Diffuseur de mélodies à l’étroit dans le cénacle (1) de la chanson, rêvant de Graal-variétés depuis 1984, il plane ces jours-ci en toute symphonie au dessus du Palais des Congrès
Quel que soit le jugement formulable sur la manière dont William Sheller conduit sa barque de carrière, nul ne saurait lui contester une intransigeance si farouchement entretenue qu’on n’hésite plus à le couronner prince en son royaume du centre, courant forcené.
Le sacre apparaît d’autant plus légitime qu’aujourd’hui, il joue seul une partition sur laquelle bien des ambitions se sont écrasées.

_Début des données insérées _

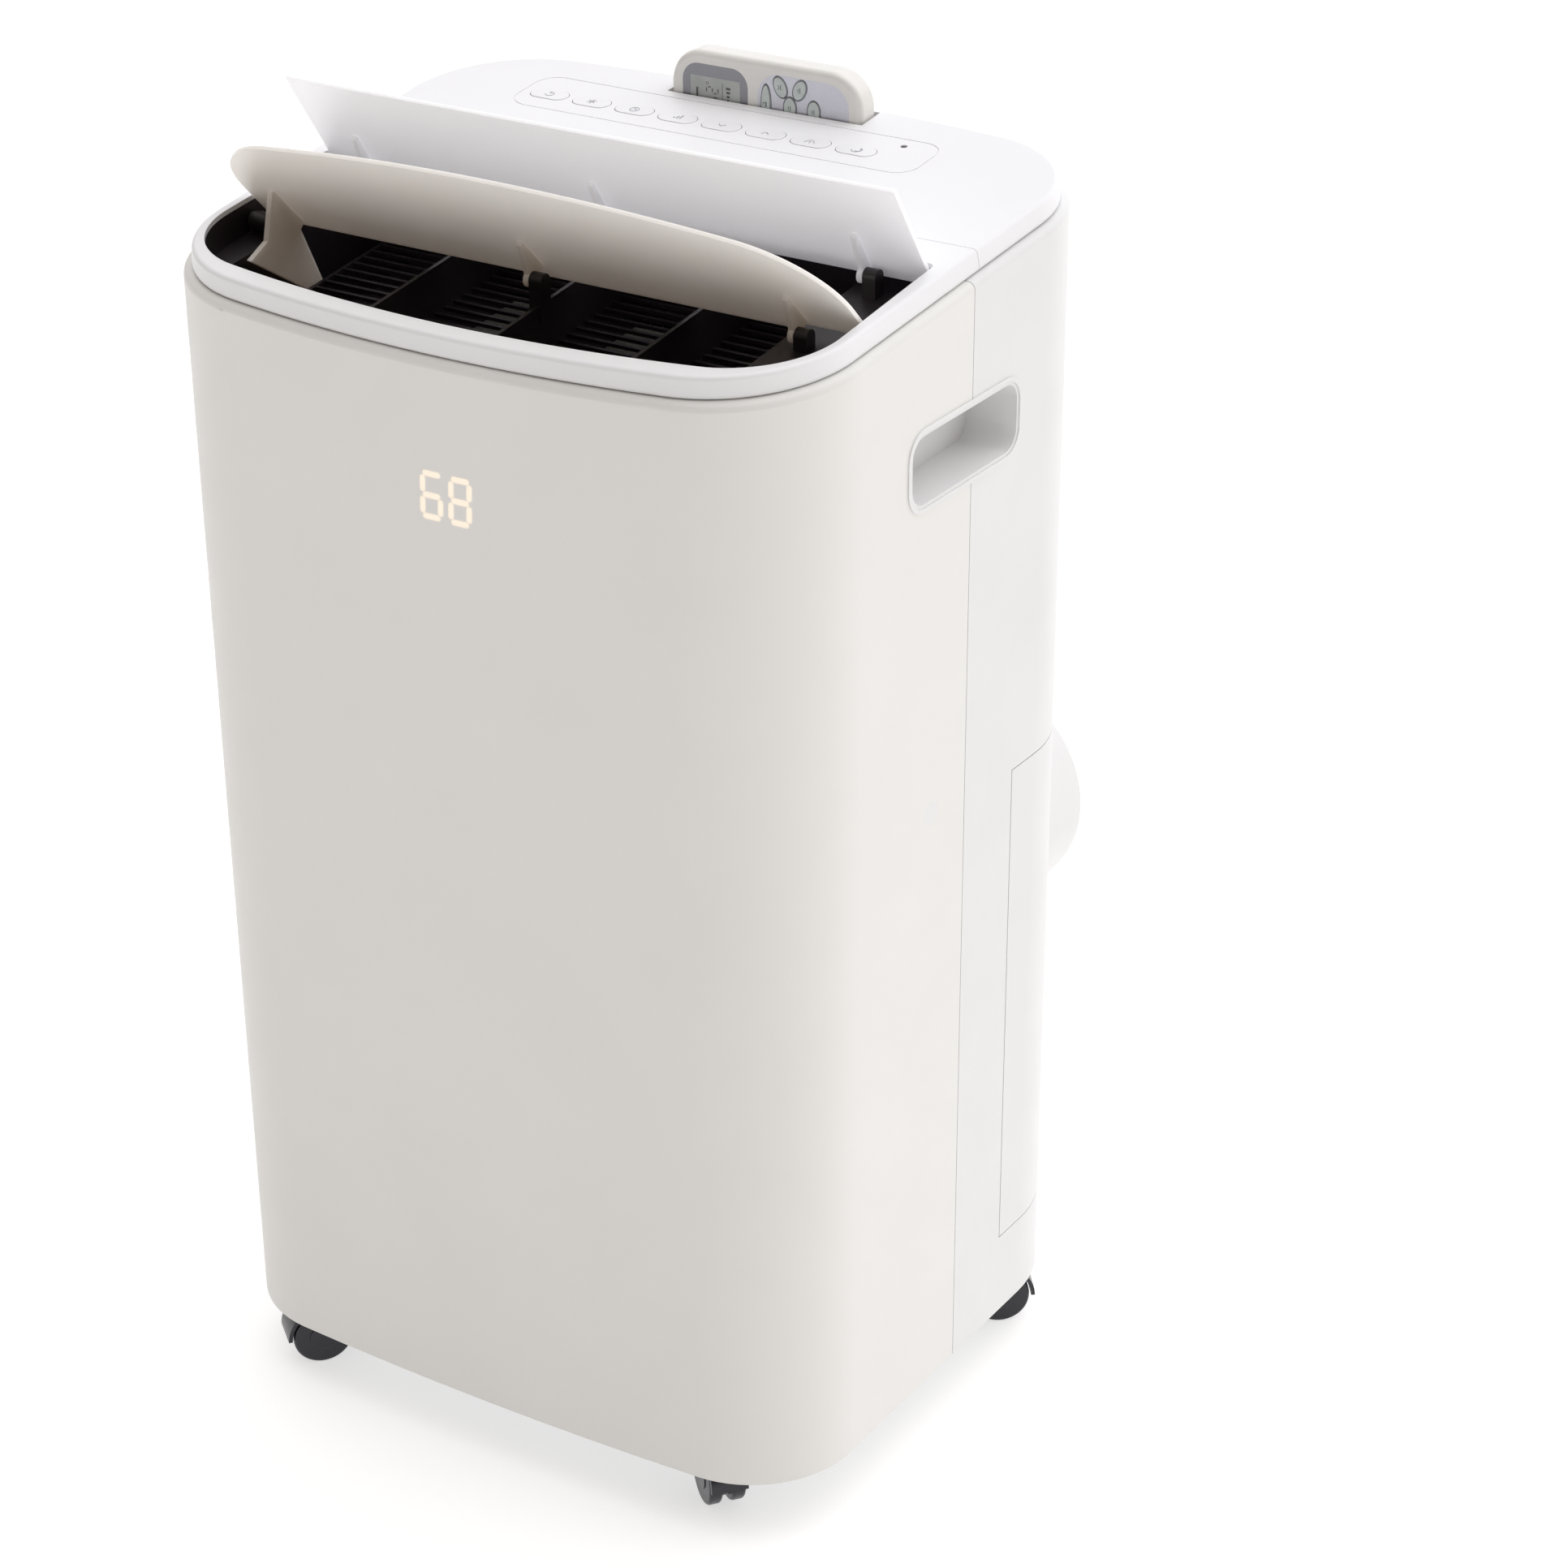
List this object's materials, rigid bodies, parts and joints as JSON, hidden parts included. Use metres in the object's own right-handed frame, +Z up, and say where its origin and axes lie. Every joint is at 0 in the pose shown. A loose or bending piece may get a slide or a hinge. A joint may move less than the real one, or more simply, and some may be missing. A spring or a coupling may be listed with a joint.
{
  "type": "portable air conditioner",
  "caption": "White portable air conditioner on twin-wheel casters, with tilting outlet flaps, a button deck, side handle recesses, a rear exhaust collar and a remote control in a deck slot.",
  "frame": {"origin": "on the floor under the middle of the whole unit", "axes": "+Z up, -Y is the front with the display and the outlet, +X is the side with the exhaust collar"},
  "size_m": [0.436, 0.3964, 0.8021],
  "materials": {
    "white_abs": "fine satin moulded ABS",
    "dark_abs": "dark moulded ABS",
    "pan_steel": "galvanised sheet",
    "tray_plastic": "moulded",
    "board": "solder mask",
    "fin_aluminium": "bright fins",
    "black_steel": "black enamel",
    "rubber_mount": "matte",
    "copper": "drawn copper tube",
    "motor_steel": "zinc plated",
    "caster_nylon": "black nylon",
    "wheel_nylon": "black nylon",
    "remote_white": "glossy",
    "remote_plate": "satin metallic paint",
    "lcd_glass": "LCD window",
    "key_rubber": "translucent silicone"
  },
  "bodies": {
    "cabinet": {"front_casing": "white_abs", "rear_casing": "white_abs", "top_bezel": "white_abs", "top_deck": "white_abs", "outlet_duct": "dark_abs", "base_pan": "pan_steel", "display_board": "board", "control_box": "pan_steel", "control_board": "board", "button_board": "board", "evaporator_coil": "fin_aluminium", "condenser_coil": "fin_aluminium", "compressor": "black_steel", "compressor_mounts": "rubber_mount", "refrigerant_pipes": "copper", "drain_tray": "tray_plastic", "upper_scroll": "tray_plastic", "lower_scroll": "tray_plastic", "fan_motors": "motor_steel", "hose_collar": "white_abs", "swing_motors": "dark_abs", "side_handles": "white_abs", "side_plugs": "white_abs", "cord_gland": "dark_abs", "drain_spouts": "white_abs", "casing_screws": "motor_steel"},
    "front_flap": {"front_flap": "white_abs"},
    "rear_flap": {"rear_flap": "white_abs"},
    "upper_filter_door": {"upper_filter_door": "white_abs"},
    "lower_panel": {"lower_panel": "white_abs"},
    "drain_cap_upper": {"drain_cap_upper": "dark_abs"},
    "drain_cap_lower": {"drain_cap_lower": "dark_abs"},
    "blower_wheel_upper": {"blower_wheel_upper": "tray_plastic"},
    "blower_wheel_lower": {"blower_wheel_lower": "tray_plastic"},
    "button_power": {"button_power": "white_abs"},
    "button_mode": {"button_mode": "white_abs"},
    "button_timer": {"button_timer": "white_abs"},
    "button_speed": {"button_speed": "white_abs"},
    "button_down": {"button_down": "white_abs"},
    "button_up": {"button_up": "white_abs"},
    "button_swing": {"button_swing": "white_abs"},
    "button_sleep": {"button_sleep": "white_abs"},
    "remote": {"remote_case": "remote_white", "remote_plates": "remote_plate", "remote_lcd": "lcd_glass"},
    "key_power": {"key_power": "key_rubber"},
    "key_up": {"key_up": "key_rubber"},
    "key_down": {"key_down": "key_rubber"},
    "key_mode": {"key_mode": "key_rubber"},
    "key_fan": {"key_fan": "key_rubber"},
    "key_timer": {"key_timer": "key_rubber"},
    "key_units": {"key_units": "key_rubber"},
    "caster_front_left": {"caster_frame_front_left": "caster_nylon"},
    "wheels_front_left": {"caster_wheels_front_left": "wheel_nylon"},
    "caster_front_right": {"caster_frame_front_right": "caster_nylon"},
    "wheels_front_right": {"caster_wheels_front_right": "wheel_nylon"},
    "caster_rear_left": {"caster_frame_rear_left": "caster_nylon"},
    "wheels_rear_left": {"caster_wheels_rear_left": "wheel_nylon"},
    "caster_rear_right": {"caster_frame_rear_right": "caster_nylon"},
    "wheels_rear_right": {"caster_wheels_rear_right": "wheel_nylon"}
  },
  "joints": [
    {"name": "rear_flap_swing", "type": "hinge", "parent": "cabinet", "child": "rear_flap", "pos_m": [0, -0.01924, 0.73956], "axis": [-1, 0, 0], "range_deg": [-58, 5]},
    {"name": "front_flap_swing", "type": "hinge", "parent": "cabinet", "child": "front_flap", "pos_m": [0, -0.09001, 0.72852], "axis": [-1, 0, 0], "range_deg": [-51, 4.41]},
    {"name": "upper_filter_pull", "type": "slide", "parent": "cabinet", "child": "upper_filter_door", "axis": [0, 1, 0], "range_m": [0, 0.06]},
    {"name": "lower_panel_pull", "type": "slide", "parent": "cabinet", "child": "lower_panel", "axis": [0, 1, 0], "range_m": [0, 0.09]},
    {"name": "upper_drain_cap_pull", "type": "slide", "parent": "cabinet", "child": "drain_cap_upper", "axis": [0, 1, 0], "range_m": [0, 0.02]},
    {"name": "lower_drain_cap_pull", "type": "slide", "parent": "cabinet", "child": "drain_cap_lower", "axis": [0, 1, 0], "range_m": [0, 0.02]},
    {"name": "upper_blower_spin", "type": "hinge", "parent": "cabinet", "child": "blower_wheel_upper", "pos_m": [-0.02, -0.042, 0.546], "axis": [0, 1, 0], "continuous": true},
    {"name": "lower_blower_spin", "type": "hinge", "parent": "cabinet", "child": "blower_wheel_lower", "pos_m": [-0.084, 0.05, 0.236], "axis": [0, 1, 0], "continuous": true},
    {"name": "button_power_press", "type": "slide", "parent": "cabinet", "child": "button_power", "axis": [0, 0.096, -0.9954], "range_m": [0, 0.0008], "stiffness_N_per_m": 400},
    {"name": "button_mode_press", "type": "slide", "parent": "cabinet", "child": "button_mode", "axis": [0, 0.096, -0.9954], "range_m": [0, 0.0008], "stiffness_N_per_m": 400},
    {"name": "button_timer_press", "type": "slide", "parent": "cabinet", "child": "button_timer", "axis": [0, 0.096, -0.9954], "range_m": [0, 0.0008], "stiffness_N_per_m": 400},
    {"name": "button_speed_press", "type": "slide", "parent": "cabinet", "child": "button_speed", "axis": [0, 0.096, -0.9954], "range_m": [0, 0.0008], "stiffness_N_per_m": 400},
    {"name": "button_down_press", "type": "slide", "parent": "cabinet", "child": "button_down", "axis": [0, 0.096, -0.9954], "range_m": [0, 0.0008], "stiffness_N_per_m": 400},
    {"name": "button_up_press", "type": "slide", "parent": "cabinet", "child": "button_up", "axis": [0, 0.096, -0.9954], "range_m": [0, 0.0008], "stiffness_N_per_m": 400},
    {"name": "button_swing_press", "type": "slide", "parent": "cabinet", "child": "button_swing", "axis": [0, 0.096, -0.9954], "range_m": [0, 0.0008], "stiffness_N_per_m": 400},
    {"name": "button_sleep_press", "type": "slide", "parent": "cabinet", "child": "button_sleep", "axis": [0, 0.096, -0.9954], "range_m": [0, 0.0008], "stiffness_N_per_m": 400},
    {"name": "remote_lift", "type": "slide", "parent": "cabinet", "child": "remote", "axis": [0, 0, 1], "range_m": [0, 0.06]},
    {"name": "key_power_press", "type": "slide", "parent": "remote", "child": "key_power", "axis": [0, 1, 0], "range_m": [0, 0.0006], "stiffness_N_per_m": 300},
    {"name": "key_up_press", "type": "slide", "parent": "remote", "child": "key_up", "axis": [0, 1, 0], "range_m": [0, 0.0006], "stiffness_N_per_m": 300},
    {"name": "key_down_press", "type": "slide", "parent": "remote", "child": "key_down", "axis": [0, 1, 0], "range_m": [0, 0.0006], "stiffness_N_per_m": 300},
    {"name": "key_mode_press", "type": "slide", "parent": "remote", "child": "key_mode", "axis": [0, 1, 0], "range_m": [0, 0.0006], "stiffness_N_per_m": 300},
    {"name": "key_fan_press", "type": "slide", "parent": "remote", "child": "key_fan", "axis": [0, 1, 0], "range_m": [0, 0.0006], "stiffness_N_per_m": 300},
    {"name": "key_timer_press", "type": "slide", "parent": "remote", "child": "key_timer", "axis": [0, 1, 0], "range_m": [0, 0.0006], "stiffness_N_per_m": 300},
    {"name": "key_units_press", "type": "slide", "parent": "remote", "child": "key_units", "axis": [0, 1, 0], "range_m": [0, 0.0006], "stiffness_N_per_m": 300},
    {"name": "caster_front_left_swivel", "type": "hinge", "parent": "cabinet", "child": "caster_front_left", "pos_m": [-0.15, -0.14, 0.05], "axis": [0, 0, 1], "continuous": true},
    {"name": "wheels_front_left_roll", "type": "hinge", "parent": "caster_front_left", "child": "wheels_front_left", "pos_m": [-0.15771, -0.14919, 0.019], "axis": [-0.766, 0.6428, 0], "continuous": true},
    {"name": "caster_front_right_swivel", "type": "hinge", "parent": "cabinet", "child": "caster_front_right", "pos_m": [0.128, -0.1345, 0.05], "axis": [0, 0, 1], "continuous": true},
    {"name": "wheels_front_right_roll", "type": "hinge", "parent": "caster_front_right", "child": "wheels_front_right", "pos_m": [0.13719, -0.14221, 0.019], "axis": [-0.6428, -0.766, 0], "continuous": true},
    {"name": "caster_rear_left_swivel", "type": "hinge", "parent": "cabinet", "child": "caster_rear_left", "pos_m": [-0.18, 0.104, 0.05], "axis": [0, 0, 1], "continuous": true},
    {"name": "wheels_rear_left_roll", "type": "hinge", "parent": "caster_rear_left", "child": "wheels_rear_left", "pos_m": [-0.1841, 0.11528, 0.019], "axis": [0.9397, 0.342, 0], "continuous": true},
    {"name": "caster_rear_right_swivel", "type": "hinge", "parent": "cabinet", "child": "caster_rear_right", "pos_m": [0.18, 0.104, 0.05], "axis": [0, 0, 1], "continuous": true},
    {"name": "wheels_rear_right_roll", "type": "hinge", "parent": "caster_rear_right", "child": "wheels_rear_right", "pos_m": [0.18958, 0.11122, 0.019], "axis": [0.6018, -0.7986, 0], "continuous": true}
  ],
  "couplings": [
    {"joint": "front_flap_swing", "follows": "rear_flap_swing", "ratio": 0.87931}
  ]
}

Naguère larvée, sa démarche, définitivement décomplexée, est tout à fait limpide : tenter de concilier symphonie et chanson, gageure apparente que cette fusion provoquée, fondamentalement contre nature (entre noblesse et roture), à la frontière d’un no man’s land du sectarisme sonore, trop ceci pour les uns, pas assez cela pour les autres, et inversement si besoin. Soyons objectifs, dans cette entreprise si kamikaze, Sheller parvient à trouver le fragile équilibre consensuel qui lui permet de conserver le crédit accordé sur une dizaine d’albums, parfois hypothéqués, souvent loués. Jusqu’au prochain pari de cet aventurier spécialiste du changement de gamme qui, à force de se mettre en danger, pourrait bien un jour, se prendre les pieds dans son propre tapis musical.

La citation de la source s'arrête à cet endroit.